To a U.S. executive busy downsizing his company, competition from Japan may seem less threatening against the backdrop of Japan's plunging profits and impending credit crunch. But to executives at the keiretsu that dominate Japanese industry, big is still beautiful. They continue to invest heavily in long-term research and development and rely on synergy to keep their global competitive edge.

Hitachi, Toshiba, Fujitsu, NEC, Mitsubishi Electric, and Matsushita are all sticking with the same vertically integrated model. There's no more striking example than Hitachi Ltd. (page 92). Its board of engineer-managers is making plans very similar to those of the past three decades. The goal is growth, more integration, and the discovery of new synergies among its 33 research labs, 28 factories, and 800 subsidiaries.
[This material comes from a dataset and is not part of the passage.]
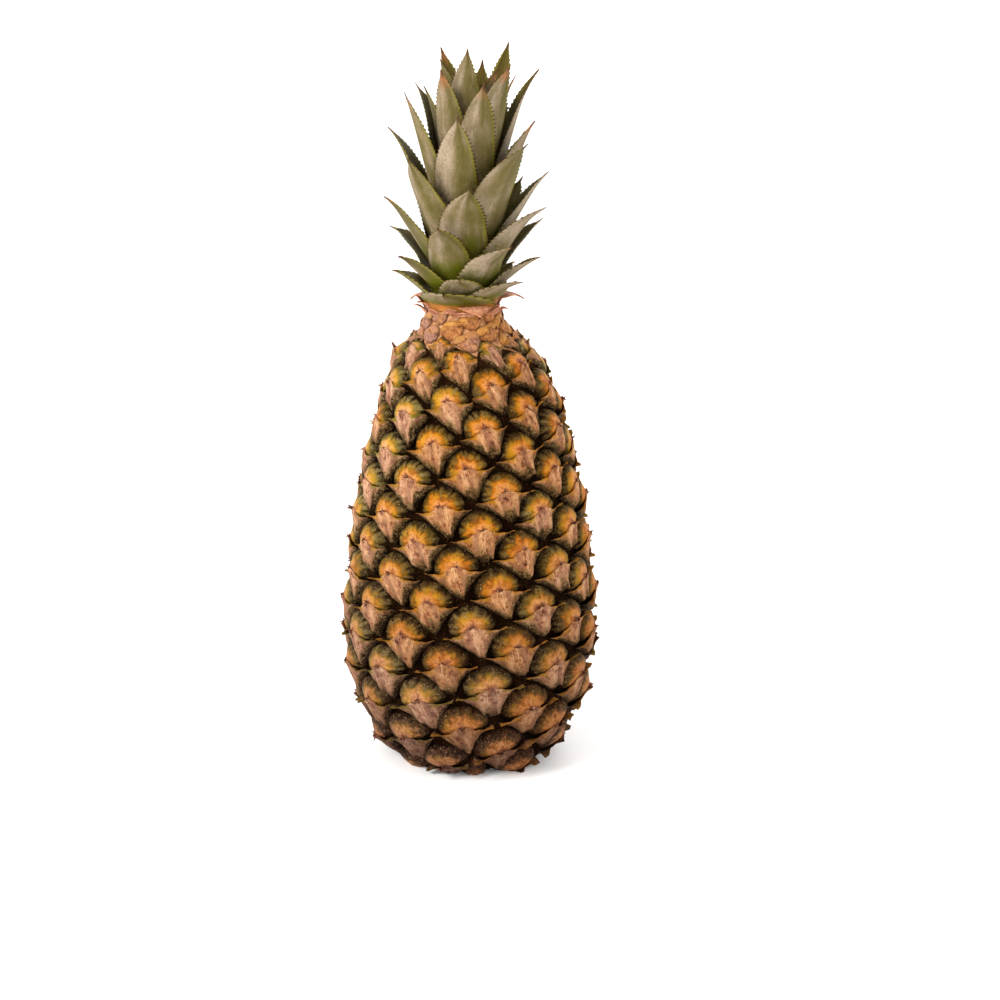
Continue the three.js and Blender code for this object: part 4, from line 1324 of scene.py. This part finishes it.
def make_floor():
    """A round studio: a flat floor that curves up all round into a wall, as rings about the upright axis."""
    angle = np.linspace(0, np.pi / 2, BEND_STEPS + 1)
    wall = STUDIO_FLAT + STUDIO_CURVE
    radius = np.concatenate([FLOOR_RINGS, STUDIO_FLAT + STUDIO_CURVE * np.sin(angle), [wall]])[:, None]
    flat = np.zeros(len(FLOOR_RINGS))
    height = np.concatenate([flat, STUDIO_CURVE * (1 - np.cos(angle)), [STUDIO_HEIGHT]])[:, None]
    turn = np.linspace(0, 2 * np.pi, FLOOR_SPOKES, endpoint=False)[None, :]
    points = np.stack([radius * np.sin(turn), radius * np.cos(turn), height + 0 * turn], -1)
    mesh = bpy.data.meshes.new("studio")
    faces = ring_faces(*points.shape[:2], 1)[:-1]  # all but the one that would close the top
    mesh.from_pydata(points.reshape(-1, 3).tolist(), [], faces)
    mesh.shade_smooth()
    mesh.materials.append(floor_paint())
    studio = bpy.data.objects.new("studio", mesh)
    bpy.context.scene.collection.objects.link(studio)


def make_light(name, place, aim, size, power, warmth):
    """A round area light at a place, turned to face aim."""
    light = bpy.data.lights.new(name, "AREA")
    light.shape = "DISK"
    light.size = size
    light.energy = power
    light.color = warmth
    lamp = bpy.data.objects.new(name, light)
    bpy.context.scene.collection.objects.link(lamp)
    lamp.location = place
    direction = Vector(aim) - Vector(place)
    lamp.rotation_euler = direction.to_track_quat("-Z", "Y").to_euler()


def make_lighting():
    """An even white sky, with a key light at the left, a weak fill at the right and one behind."""
    world = bpy.data.worlds.new("studio")
    bpy.context.scene.world = world
    world.use_nodes = True
    sky = world.node_tree.nodes["Background"]
    sky.inputs["Color"].default_value = (1, 1, 1, 1)
    sky.inputs["Strength"].default_value = 0.5
    middle = (0, 0, 0.15)
    make_light("key", (-0.95, -0.75, 0.9), middle, 0.6, 16, (1.0, 0.98, 0.95))
    make_light("fill", (1.1, -0.7, 0.5), middle, 0.9, 3, (1.0, 0.98, 0.96))
    make_light("back", (0.4, 1.0, 0.9), middle, 0.8, 6, (1.0, 1.0, 1.0))


# The camera looks at a point on the axis. Heights and distances are in metres, and lengths in millimetres.
CAMERA_AIM = 0.098
CAMERA_ELEVATION = 17.4  # degrees
CAMERA_DISTANCE = 0.853
CAMERA_LENS = 72
CAMERA_SENSOR = 36
CAMERA_SHIFT = (0.03, 0.033)  # of the picture, in picture widths


def make_camera():
    """The camera, in front of the fruit and looking a little down on it."""
    camera = bpy.data.cameras.new("camera")
    camera.sensor_width = CAMERA_SENSOR
    camera.lens = CAMERA_LENS
    camera.shift_x, camera.shift_y = CAMERA_SHIFT
    eye = bpy.data.objects.new("camera", camera)
    bpy.context.scene.collection.objects.link(eye)
    tilt = np.radians(CAMERA_ELEVATION)
    eye.location = (0, -CAMERA_DISTANCE * np.cos(tilt), CAMERA_AIM + CAMERA_DISTANCE * np.sin(tilt))
    eye.rotation_euler = (np.pi / 2 - tilt, 0, 0)
    bpy.context.scene.camera = eye


make_fruit()
make_crown()
make_floor()
make_lighting()
make_camera()
bpy.context.scene.view_settings.view_transform = "Standard"
bpy.context.scene.view_settings.look = "Medium High Contrast"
Hitachi builds nuclear reactors. How about a nationwide energy network? It also makes Shinkansen bullet trains. How about a magnetic-levitation railway? Hitachi's giant computers, automated steel plants, and rolling stock factories will be essential to such systems. Says r&d Chief Yasutsugu Takeda: "People think Hitachi is an integrated company now. They haven't seen anything yet." With world-class design and manufacturing skills in chips, fiber optics, wireless and video technology, Hitachi is made for multimedia--the biggest industry buzzword since color TV.

Forget Japan's financial turmoil. Are its competitors investing enough in r&d to counter the long-term investments of the keiretsu? U.S. companies are not. In this election year, government policy that included vastly increased r&d encouraged by tax incentives would be a good idea.